For each journal refresh:
- CrossRef — fetch up to 100 recent articles (primary source, freshest metadata)
- Semantic Scholar — single batch POST for all DOIs missing abstracts (very efficient, up to 500 DOIs per request)
- OpenAlex — individual DOI lookups for anything still missing (rate-limited at 150ms per call)

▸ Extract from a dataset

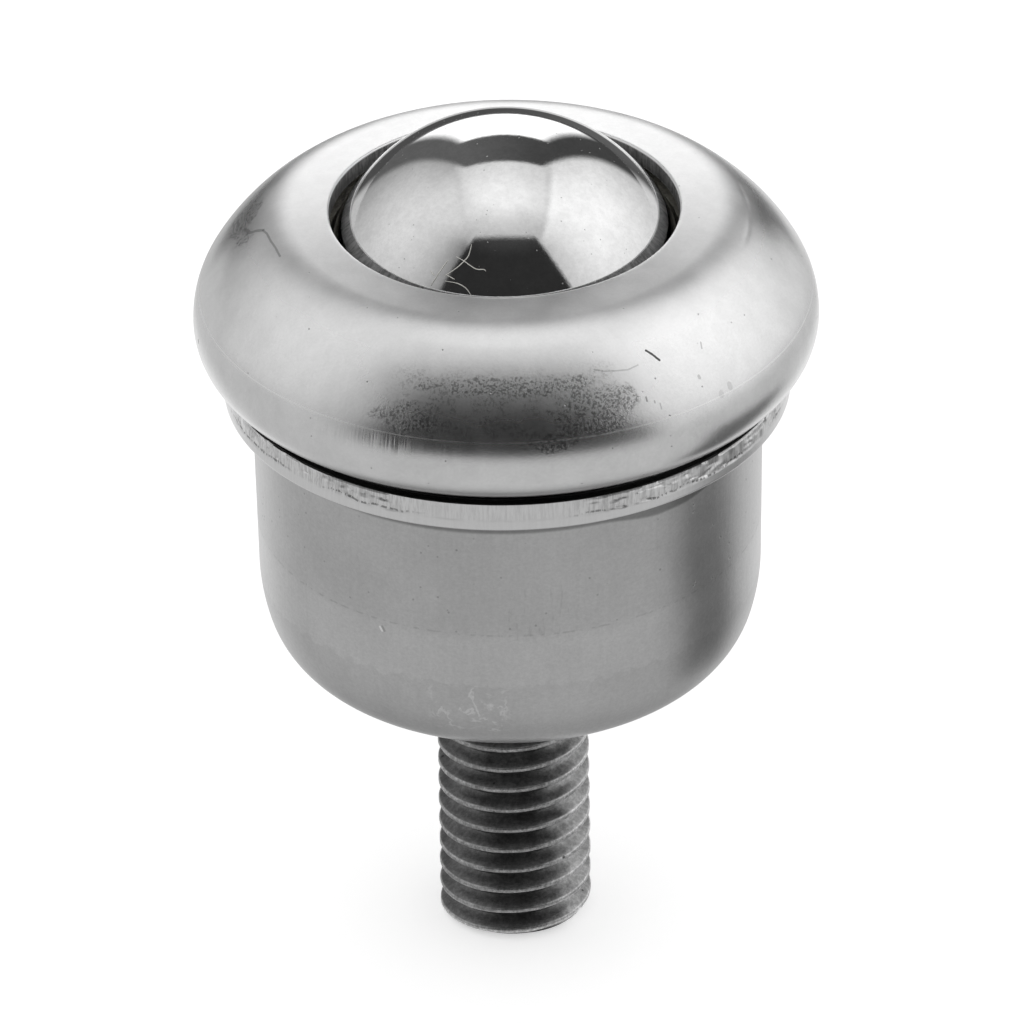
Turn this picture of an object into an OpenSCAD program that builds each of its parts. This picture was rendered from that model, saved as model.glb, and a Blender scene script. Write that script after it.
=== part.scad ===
// Ball transfer unit on a threaded stud.
// A load ball turns on a nest of small support balls, which run in a hardened race.
// A pressed cap keeps the ball in, and a drawn body with a flange carries the race.
// The origin is the centre of the body's flat underside, where the unit seats; +Z points at the ball.

/* [Load ball] */
// Diameter of the load ball
ball_d = 19.05; // [18.95:0.05:19.15]
// Height of the centre of the ball above the seat
ball_h = 21.5; // [21.4:0.1:22.4]
// Height of the ball that stands out above the mouth of the cap
ball_show = 4.5; // [4.3:0.1:4.7]

/* [Support balls] */
// Diameter of one support ball
support_d = 1.984; // [1.9:0.001:1.99]
// Running gap between the support balls and what they touch
running_gap = 0.02; // [0.01:0.005:0.03]
// Number of rows, counted from the single ball at the bottom
row_count = 9; // [6:1:9]
// Angle between two rows, seen from the centre of the load ball
row_step = 11.1; // [11:0.1:11.2]

/* [Cap] */
// Widest diameter of the cap
cap_d = 32.4; // [32.2:0.1:32.8]
// Sheet thickness of the cap
cap_t = 1.2; // [1.1:0.05:1.25]
// Diameter of the mouth, smaller than the ball
mouth_d = 18.1; // [18:0.05:18.3]
// Rounding of the upper edge of the mouth
mouth_edge_r = 0.4; // [0.2:0.05:0.5]
// Fall of the crown, from the mouth outwards
crown_angle = 7; // [5:0.5:8]
// Radius that turns the crown down into the shoulder
crown_bend_r = 4.2; // [4:0.1:4.4]
// Slope at which that turn ends
shoulder_angle = 35; // [33:1:37]
// Radius of the long shoulder
shoulder_r = 9.5; // [9:0.1:10]
// Slope at which the shoulder ends
bulge_angle = 61; // [59:1:63]
// Radius of the bulge above the widest line
bulge_r = 4.4; // [4.2:0.1:4.6]
// Radius of the curl below the widest line
curl_r = 2.5; // [2.4:0.05:2.55]

/* [Body] */
// Outside diameter of the drawn body, under the flange
body_d = 26.56; // [26.4:0.02:26.7]
// Draft of its wall, which narrows towards the seat
body_draft = 1.05; // [0.5:0.05:1.2]
// Sheet thickness of the body
body_t = 1.45; // [1.4:0.05:1.5]
// Height of the top of the flange above the seat
flange_top = 17.35; // [17.2:0.05:17.4]
// Diameter of the sheared edge of the flange
flange_d = 29.4; // [29:0.1:29.8]
// Outside radius of the bottom corner
corner_r = 4.5; // [4:0.1:4.7]
// Larger radius that leads the wall into that corner
lead_in_r = 10.8; // [8:0.1:12]
// Angle that the larger radius turns through
lead_in_turn = 14.4; // [10:0.2:16]
// Radius between the wall and the underside of the flange
flange_root_r = 0.25; // [0.2:0.05:0.3]
// Rounding that shearing leaves on the lower edge of the flange
sheared_r = 0.2; // [0.1:0.05:0.3]

/* [Race] */
// Metal under the bottom of the ball seat
race_floor_t = 1.5; // [1.2:0.1:1.8]
// Height of the race's top face above the centre of the ball
race_rise = 0.9; // [0.8:0.05:1]
// Diameter of the flat underside of the race
race_base_d = 14; // [12:0.5:15]

/* [Felt seal] */
// Height of the felt ring
felt_h = 1.7; // [1.4:0.1:1.8]
// Gap between the felt and the ball
felt_gap = 0.13; // [0.1:0.01:0.2]

/* [Stud bolt] */
// Nominal diameter of the stud
stud_d = 8; // [7.8:0.1:8]
// Length of stud below the seat
stud_l = 15.9; // [12:0.1:20]
// Pitch of the thread, which is drawn as rings
pitch = 1.25; // [1:0.25:1.25]
// Chamfer on the end of the stud
stud_end_chamfer = 0.24; // [0.15:0.01:0.3]
// Length of the relief between the seat and the thread
relief_l = 0.5; // [0.4:0.05:0.6]
// Width across the flats of the hexagon head
head_af = 13; // [12:0.5:13]
// Height of the head
head_h = 5.3; // [4:0.1:5.3]
// Diameter of the hole in the floor of the body
stud_hole_d = 8.6; // [8.5:0.05:9]

/* [Hidden] */
$fn = 96;
// largest turn of one step along a bend, in degrees
bend_step = 4;
// facets round one support ball
support_facets = 32;
// least gap between two neighbours in a row of support balls
row_gap = 0.03;
// length by which a cut, or one solid let into another, runs past a face
overrun = 1;

ball_r = ball_d / 2;
support_r = support_d / 2;
// radius of the sphere on which the centres of the support balls lie
nest_r = ball_r + support_r + running_gap;
// radius of the seat on which the support balls roll
seat_r = nest_r + support_r + running_gap;

cap_r = cap_d / 2;
mouth_r = mouth_d / 2;
body_r = body_d / 2;
flange_r = flange_d / 2;
flange_under = flange_top - body_t;

// the crown ends where the three bends below it leave room for the widest line
crown_end_r = cap_r
    - crown_bend_r * (sin(shoulder_angle) - sin(crown_angle))
    - shoulder_r * (sin(bulge_angle) - sin(shoulder_angle))
    - bulge_r * (1 - sin(bulge_angle));
cap_top = ball_h + ball_r - ball_show;
crown_end_z = cap_top - (crown_end_r - mouth_r) * tan(crown_angle);
widest_z = crown_end_z
    - crown_bend_r * (cos(crown_angle) - cos(shoulder_angle))
    - shoulder_r * (cos(shoulder_angle) - cos(bulge_angle))
    - bulge_r * cos(bulge_angle);
// the curl ends flat, pointing inwards, just clear of the neck of the race
curl_centre_r = cap_r - curl_r;
curl_inner_z = widest_z - curl_r + cap_t;

// play between the race and the sheet metal round it, and between its collar and the curl of the cap
race_play = 0.05;
collar_play = 0.1;
race_r = body_r - body_t - race_play;
race_neck_r = curl_centre_r - race_play;
race_top = ball_h + race_rise;
race_base_z = ball_h - seat_r - race_floor_t;
// width of the flat top face, from the seat outwards
race_land = 2.5;
race_top_r = seat_r + race_land;
// radius of the round corner that sits in the curl, and how far above the widest line it ends
collar_r = curl_r - cap_t - collar_play;
collar_rise = 0.3;
// the upper end of the seat is opened out by this step, from this far below the ball's centre
seat_step = 0.15;
seat_step_depth = 0.3;
// depth of the thread as a share of its pitch, and the slope of its flanks
thread_depth = 0.6134;
flank_angle = 30;
// slope that turns off the corners of the hexagon head
head_chamfer_angle = 30;
// gap between the neck of the stud bolt and the hole that it fills, and how far the neck stays above the seat
neck_gap = 0.02;
neck_set = 0.2;
// the felt stays this far from the edge of the race, and its outer face leans in by this much
felt_inset = 0.1;
felt_outer_r = race_top_r - felt_inset;
felt_lean = 1.5;

row_names = [for (k = [1:row_count]) str("support_balls_row_", k)];

// ---- bent sheet: a path of bends and straights, then a wall of even thickness beside it ----

// A state is [x, z, heading], the heading in degrees from +x towards +z.
// Points along a bend of radius r that turns the heading by turn degrees, positive to the left.
function bend(s, r, turn) =
    let (side = sign(turn), n = max(2, ceil(abs(turn) / bend_step)))
    let (cx = s[0] - side * r * sin(s[2]), cz = s[1] + side * r * cos(s[2]))
    [for (i = [1:n]) let (h = s[2] + turn * i / n)
        [cx + side * r * sin(h), cz - side * r * cos(h), h]];

function straight(s, l) = [[s[0] + l * cos(s[2]), s[1] + l * sin(s[2]), s[2]]];

function last(v) = v[len(v) - 1];
function all_but_last(v) = [for (i = [0:len(v) - 2]) v[i]];

// Follows a list of moves, each [radius, turn] for a bend or [length] for a straight.
function follow(s, moves, i = 0) =
    i >= len(moves) ? []
    : let (m = moves[i], pts = len(m) == 2 ? bend(s, m[0], m[1]) : straight(s, m[0]))
      concat(pts, follow(last(pts), moves, i + 1));

function points(states) = [for (s = states) [s[0], s[1]]];

// The far face of the sheet, thickness t to the right of the path.
function far_face(states, t) =
    [for (i = [len(states) - 1:-1:0]) let (s = states[i]) [s[0] + t * sin(s[2]), s[1] - t * cos(s[2])]];

// ---- cap ----

module top_cap() {
    // the path starts on the wall of the mouth and rounds its upper edge
    edge_turn = 90 + crown_angle;
    edge_start = [mouth_r, cap_top - mouth_edge_r * tan(edge_turn / 2), 90];
    edge = bend(edge_start, mouth_edge_r, -edge_turn);
    crown_l = (crown_end_r - last(edge)[0]) / cos(crown_angle);
    outside = follow(last(edge), [
        [crown_l],
        [crown_bend_r, crown_angle - shoulder_angle],
        [shoulder_r, shoulder_angle - bulge_angle],
        [bulge_r, bulge_angle - 90],
        [curl_r, -90]
    ]);
    inside = far_face(concat([last(edge)], outside), cap_t);
    mouth_under = [mouth_r, last(inside)[1]];
    color("lightgray")
        rotate_extrude()
            polygon(concat(points([edge_start]), points(edge), points(outside), inside, [mouth_under]));
}

// ---- felt seal ----

module felt_seal() {
    // the inner face follows the ball, the outer one leans in under the shoulder of the cap
    bottom_in = sqrt(pow(ball_r, 2) - pow(race_rise, 2)) + felt_gap;
    top_in = sqrt(pow(ball_r, 2) - pow(race_rise + felt_h, 2)) + felt_gap;
    color("darkkhaki")
        rotate_extrude()
            polygon([
                [bottom_in, race_top],
                [felt_outer_r, race_top],
                [felt_outer_r - felt_lean, race_top + felt_h],
                [top_in, race_top + felt_h]
            ]);
}

// ---- balls ----

module load_ball() {
    color("gainsboro")
        translate([0, 0, ball_h]) sphere(r = ball_r);
}

// One row of support balls, k rows up from the single ball at the bottom.
module support_row(k) {
    polar = row_step * k;
    row_r = nest_r * sin(polar);
    spacing = support_d + row_gap;
    count = k == 0 ? 1 : floor(180 / asin(spacing / (2 * row_r)));
    color("slategray")
        for (i = [0:count - 1])
            rotate([0, 0, 360 / count * (i + k / 2)])
                translate([row_r, 0, ball_h - nest_r * cos(polar)])
                    sphere(r = support_r, $fn = support_facets);
}

// ---- race ----

module race_cup() {
    collar = bend([curl_centre_r, curl_inner_z, 0], collar_r, 90);
    outline = concat(
        [
            [0, race_base_z],
            [race_base_d / 2, race_base_z],
            [race_r, race_base_z + race_r - race_base_d / 2],
            [race_r, flange_top],
            [race_neck_r, flange_top],
            [race_neck_r, curl_inner_z],
            [curl_centre_r, curl_inner_z]
        ],
        points(collar),
        [
            [last(collar)[0], widest_z + collar_rise],
            [race_top_r, race_top],
            [0, race_top]
        ]
    );
    color("dimgray")
        difference() {
            rotate_extrude() polygon(outline);
            translate([0, 0, ball_h]) sphere(r = seat_r);
            // the top of the seat is opened out, so that the upper row can pass
            translate([0, 0, ball_h - seat_step_depth])
                cylinder(r = seat_r + seat_step, h = seat_step_depth + race_rise + overrun);
        }
}

// ---- body ----

module body_cup() {
    // the path runs in under the flange, down the wall and in along the seat to the stud's hole
    start = [flange_r - sheared_r, flange_under, 180];
    corner_start = body_draft + lead_in_turn;
    wall_l = (flange_under
        - flange_root_r * (1 - sin(body_draft))
        - lead_in_r * (sin(corner_start) - sin(body_draft))
        - corner_r * (1 - sin(corner_start))) / cos(body_draft);
    wall = concat([start], follow(start, [
        [flange_r - sheared_r - body_r - flange_root_r],
        [flange_root_r, 90 - body_draft],
        [wall_l],
        [lead_in_r, -lead_in_turn],
        [corner_r, corner_start - 90]
    ]));
    outside = concat(wall, straight(last(wall), last(wall)[0] - stud_hole_d / 2));
    inside = far_face(outside, body_t);
    sheared_edge = all_but_last(bend([flange_r, flange_under + sheared_r, -90], sheared_r, -90));
    color("silver")
        rotate_extrude()
            polygon(concat(
                points(outside),
                inside,
                [[flange_r, flange_top], [flange_r, flange_under + sheared_r]],
                points(sheared_edge)
            ));
}

// ---- stud bolt ----

module stud_bolt() {
    stud_r = stud_d / 2;
    root_r = stud_r - thread_depth * pitch;
    neck_r = stud_hole_d / 2 - neck_gap;
    // one groove and the crest below it, from the foot of the crest above it
    flank = (stud_r - root_r) * tan(flank_angle);
    crest_l = pitch / 8;
    ring = [[stud_r, 0], [root_r, -flank], [root_r, crest_l + flank - pitch], [stud_r, crest_l - pitch]];
    ring_count = floor((stud_l - relief_l - crest_l - stud_end_chamfer) / pitch);
    rings = [for (i = [0:ring_count - 1], p = ring) [p[0], p[1] - relief_l - crest_l - i * pitch]];
    corner_to_corner_r = head_af / 2 / cos(30);
    head_top = body_t + head_h;
    // the chamfer's cone is drawn a little past the corners
    cone_r = corner_to_corner_r + overrun;
    cone_z = head_top - (cone_r - head_af / 2) * tan(head_chamfer_angle);
    color("gray") {
        rotate_extrude()
            polygon(concat(
                [[0, body_t + overrun], [neck_r, body_t + overrun], [neck_r, neck_set], [root_r, neck_set]],
                [[root_r, -relief_l], [stud_r, -relief_l]],
                rings,
                [[stud_r, stud_end_chamfer - stud_l], [stud_r - stud_end_chamfer, -stud_l], [0, -stud_l]]
            ));
        // the corners of the hexagon are turned off at the top
        intersection() {
            translate([0, 0, body_t])
                cylinder(r = corner_to_corner_r, h = head_h, $fn = 6);
            rotate_extrude()
                polygon([
                    [0, body_t],
                    [cone_r, body_t],
                    [cone_r, cone_z],
                    [head_af / 2, head_top],
                    [0, head_top]
                ]);
        }
    }
}

top_cap();
felt_seal();
load_ball();
for (k = [0:row_count - 1])
    support_row(k);
race_cup();
body_cup();
stud_bolt();
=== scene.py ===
import math

import bmesh
import bpy
import numpy as np
from mathutils import Matrix, Vector


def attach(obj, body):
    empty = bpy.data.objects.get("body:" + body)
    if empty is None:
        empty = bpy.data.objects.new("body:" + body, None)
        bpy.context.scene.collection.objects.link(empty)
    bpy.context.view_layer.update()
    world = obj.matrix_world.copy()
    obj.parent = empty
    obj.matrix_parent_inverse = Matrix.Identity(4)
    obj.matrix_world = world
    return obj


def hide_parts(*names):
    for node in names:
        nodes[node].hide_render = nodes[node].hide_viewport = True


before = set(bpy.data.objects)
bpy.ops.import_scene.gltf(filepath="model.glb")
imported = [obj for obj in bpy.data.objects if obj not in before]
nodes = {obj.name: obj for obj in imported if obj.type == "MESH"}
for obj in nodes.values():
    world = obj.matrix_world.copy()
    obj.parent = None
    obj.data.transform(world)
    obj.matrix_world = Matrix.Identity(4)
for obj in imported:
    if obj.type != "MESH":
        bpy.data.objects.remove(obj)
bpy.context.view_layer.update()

# Objects are in metres. Sizes and places below are in mm and angles in degrees, unless a line says otherwise.
# An azimuth is counted from -Y, the front, towards +X.
MM = 0.001
DEGREES = 180 / math.pi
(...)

ScholRSS is polite to upstream APIs:
- Semantic Scholar: 1 batch request per journal
- OpenAlex: 150ms between individual DOI lookups
- CrossRef: 500ms delay after fetching works
- 1s delay between journals during bulk refresh
- All requests include
mailto/ API keys for polite pool access
The Lookback setting (default 365 days) controls which articles are fetched and displayed. ScholRSS uses publication date rather than CrossRef's index date to determine relevance:
- CrossRef queries use
from-pub-date(publication date) instead offrom-index-date(when the record was added/modified in CrossRef) - At ingestion time, works published before the lookback window are dropped regardless of source (CrossRef, OpenAlex, or Semantic Scholar)
This prevents decades-old papers that were recently back-indexed or assigned DOIs from flooding your feed.
pip install pytest
pytest tests/ -v # all tests
pytest tests/ -v -m "not integration" # unit tests only (fast, no API calls)
pytest tests/ -v -m integration # integration tests (hits real APIs)ScholRSS works with Cosmos Server's reverse proxy. Either:
- URL mode: Add a route in Cosmos pointing to
scholrss:8844 - Labels mode: Uncomment the
cosmos.hostname/cosmos.portlabels indocker-compose.yml
Set BASE_URL to match your external hostname.